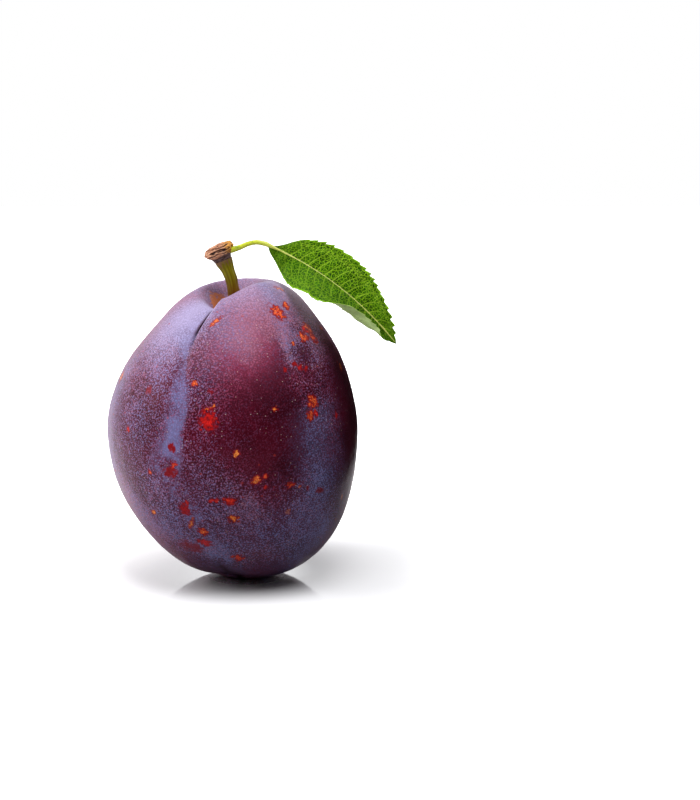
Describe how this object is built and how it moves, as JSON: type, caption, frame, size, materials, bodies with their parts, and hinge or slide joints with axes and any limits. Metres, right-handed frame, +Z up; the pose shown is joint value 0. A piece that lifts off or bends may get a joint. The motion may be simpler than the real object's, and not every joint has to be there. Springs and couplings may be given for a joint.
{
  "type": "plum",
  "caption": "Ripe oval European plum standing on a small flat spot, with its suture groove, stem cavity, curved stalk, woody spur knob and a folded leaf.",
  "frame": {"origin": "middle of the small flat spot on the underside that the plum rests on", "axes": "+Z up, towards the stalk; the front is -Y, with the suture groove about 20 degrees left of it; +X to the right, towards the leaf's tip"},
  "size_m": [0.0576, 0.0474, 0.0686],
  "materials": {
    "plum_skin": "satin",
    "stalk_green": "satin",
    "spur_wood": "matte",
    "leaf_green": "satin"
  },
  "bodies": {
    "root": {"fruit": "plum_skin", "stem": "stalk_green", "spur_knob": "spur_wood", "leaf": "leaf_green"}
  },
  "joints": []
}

▬▬▬

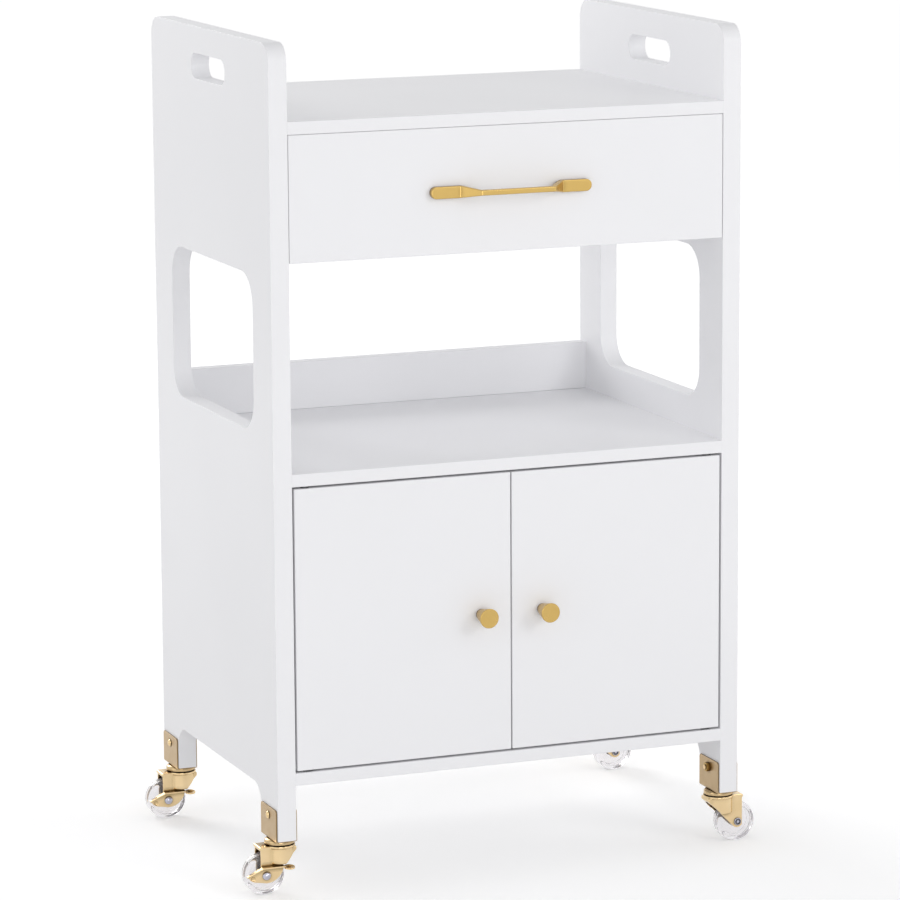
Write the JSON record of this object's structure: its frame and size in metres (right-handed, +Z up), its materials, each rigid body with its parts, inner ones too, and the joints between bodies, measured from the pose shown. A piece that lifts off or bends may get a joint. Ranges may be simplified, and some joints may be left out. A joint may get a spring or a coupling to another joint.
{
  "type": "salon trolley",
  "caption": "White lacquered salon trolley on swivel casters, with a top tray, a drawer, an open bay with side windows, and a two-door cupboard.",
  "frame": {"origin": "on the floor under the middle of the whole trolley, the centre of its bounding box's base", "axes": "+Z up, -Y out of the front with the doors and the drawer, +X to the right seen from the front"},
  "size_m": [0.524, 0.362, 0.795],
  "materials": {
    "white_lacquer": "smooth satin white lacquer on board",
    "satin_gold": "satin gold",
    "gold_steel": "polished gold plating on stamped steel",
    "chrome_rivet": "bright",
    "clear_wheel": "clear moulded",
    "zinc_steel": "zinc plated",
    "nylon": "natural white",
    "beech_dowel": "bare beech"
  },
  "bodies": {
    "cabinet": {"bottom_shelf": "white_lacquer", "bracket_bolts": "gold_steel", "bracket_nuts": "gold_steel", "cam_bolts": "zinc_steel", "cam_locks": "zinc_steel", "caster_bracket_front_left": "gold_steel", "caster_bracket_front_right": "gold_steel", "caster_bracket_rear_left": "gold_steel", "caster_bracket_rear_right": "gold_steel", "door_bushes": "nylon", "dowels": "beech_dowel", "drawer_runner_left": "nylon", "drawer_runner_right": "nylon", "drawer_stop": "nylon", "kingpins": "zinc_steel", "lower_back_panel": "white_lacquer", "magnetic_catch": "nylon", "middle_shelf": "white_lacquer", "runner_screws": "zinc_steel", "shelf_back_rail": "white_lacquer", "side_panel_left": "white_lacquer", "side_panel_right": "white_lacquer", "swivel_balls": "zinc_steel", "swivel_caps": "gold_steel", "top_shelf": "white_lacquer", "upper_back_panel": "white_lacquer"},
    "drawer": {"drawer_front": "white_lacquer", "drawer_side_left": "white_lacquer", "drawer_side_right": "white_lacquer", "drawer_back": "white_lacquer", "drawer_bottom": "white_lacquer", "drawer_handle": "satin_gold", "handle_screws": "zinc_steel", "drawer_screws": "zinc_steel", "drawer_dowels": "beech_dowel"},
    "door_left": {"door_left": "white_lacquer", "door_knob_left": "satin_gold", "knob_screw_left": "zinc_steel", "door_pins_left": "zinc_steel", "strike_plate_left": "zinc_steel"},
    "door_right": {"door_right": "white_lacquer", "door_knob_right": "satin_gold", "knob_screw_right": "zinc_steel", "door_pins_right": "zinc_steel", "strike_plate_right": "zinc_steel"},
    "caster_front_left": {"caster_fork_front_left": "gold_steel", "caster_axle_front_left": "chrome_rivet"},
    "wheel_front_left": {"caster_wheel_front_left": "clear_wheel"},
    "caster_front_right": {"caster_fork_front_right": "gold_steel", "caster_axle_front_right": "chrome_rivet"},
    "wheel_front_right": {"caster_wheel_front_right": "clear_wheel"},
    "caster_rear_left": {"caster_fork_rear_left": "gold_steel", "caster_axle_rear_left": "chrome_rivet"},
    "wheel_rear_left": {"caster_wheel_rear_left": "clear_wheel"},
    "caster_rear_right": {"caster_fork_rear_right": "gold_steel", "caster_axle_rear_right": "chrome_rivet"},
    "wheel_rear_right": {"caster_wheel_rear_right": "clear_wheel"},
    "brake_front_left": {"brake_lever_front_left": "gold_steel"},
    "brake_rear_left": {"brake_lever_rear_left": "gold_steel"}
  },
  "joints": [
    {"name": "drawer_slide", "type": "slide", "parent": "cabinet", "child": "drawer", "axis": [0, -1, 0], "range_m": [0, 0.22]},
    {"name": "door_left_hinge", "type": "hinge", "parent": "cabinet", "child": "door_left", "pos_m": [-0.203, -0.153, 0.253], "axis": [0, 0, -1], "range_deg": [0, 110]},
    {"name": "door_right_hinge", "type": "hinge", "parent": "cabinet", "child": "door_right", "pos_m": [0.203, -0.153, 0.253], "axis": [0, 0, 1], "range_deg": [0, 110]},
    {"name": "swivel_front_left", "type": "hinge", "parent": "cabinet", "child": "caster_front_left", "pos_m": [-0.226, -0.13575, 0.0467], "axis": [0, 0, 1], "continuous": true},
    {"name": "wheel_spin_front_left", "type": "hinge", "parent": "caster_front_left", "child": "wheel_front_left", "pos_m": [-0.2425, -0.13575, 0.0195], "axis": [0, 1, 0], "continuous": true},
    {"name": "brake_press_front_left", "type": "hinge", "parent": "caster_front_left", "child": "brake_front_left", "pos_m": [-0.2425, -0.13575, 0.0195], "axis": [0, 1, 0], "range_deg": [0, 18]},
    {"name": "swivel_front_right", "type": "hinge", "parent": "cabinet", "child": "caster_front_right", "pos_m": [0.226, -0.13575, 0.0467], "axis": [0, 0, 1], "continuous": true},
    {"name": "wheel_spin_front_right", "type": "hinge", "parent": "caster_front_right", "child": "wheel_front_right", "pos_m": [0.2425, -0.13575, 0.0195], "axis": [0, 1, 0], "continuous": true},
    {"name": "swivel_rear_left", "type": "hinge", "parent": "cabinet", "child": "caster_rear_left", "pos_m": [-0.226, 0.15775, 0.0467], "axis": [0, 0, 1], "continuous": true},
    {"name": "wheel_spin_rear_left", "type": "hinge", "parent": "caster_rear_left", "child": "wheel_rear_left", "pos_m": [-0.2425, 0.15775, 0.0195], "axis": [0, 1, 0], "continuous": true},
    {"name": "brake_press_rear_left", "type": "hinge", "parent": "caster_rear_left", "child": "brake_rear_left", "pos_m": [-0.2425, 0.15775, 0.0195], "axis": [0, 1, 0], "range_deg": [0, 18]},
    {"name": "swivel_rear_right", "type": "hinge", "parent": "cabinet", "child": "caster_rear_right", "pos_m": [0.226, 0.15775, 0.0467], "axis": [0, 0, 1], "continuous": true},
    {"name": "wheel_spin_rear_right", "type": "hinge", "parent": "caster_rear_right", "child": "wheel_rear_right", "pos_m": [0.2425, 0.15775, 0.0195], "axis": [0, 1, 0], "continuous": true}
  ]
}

▬▬▬

- [SHORT TASK]:
Show each line of the data that contains the string "JSON".

- [PROBLEM SOLUTION]:
Describe how this object is built and how it moves, as JSON: type, caption, frame, size, materials, bodies with their parts, and hinge or slide joints with axes and any limits. Metres, right-handed frame, +Z up; the pose shown is joint value 0. A piece that lifts off or bends may get a joint. The motion may be simpler than the real object's, and not every joint has to be there. Springs and couplings may be given for a joint.
Write the JSON record of this object's structure: its frame and size in metres (right-handed, +Z up), its materials, each rigid body with its parts, inner ones too, and the joints between bodies, measured from the pose shown. A piece that lifts off or bends may get a joint. Ranges may be simplified, and some joints may be left out. A joint may get a spring or a coupling to another joint.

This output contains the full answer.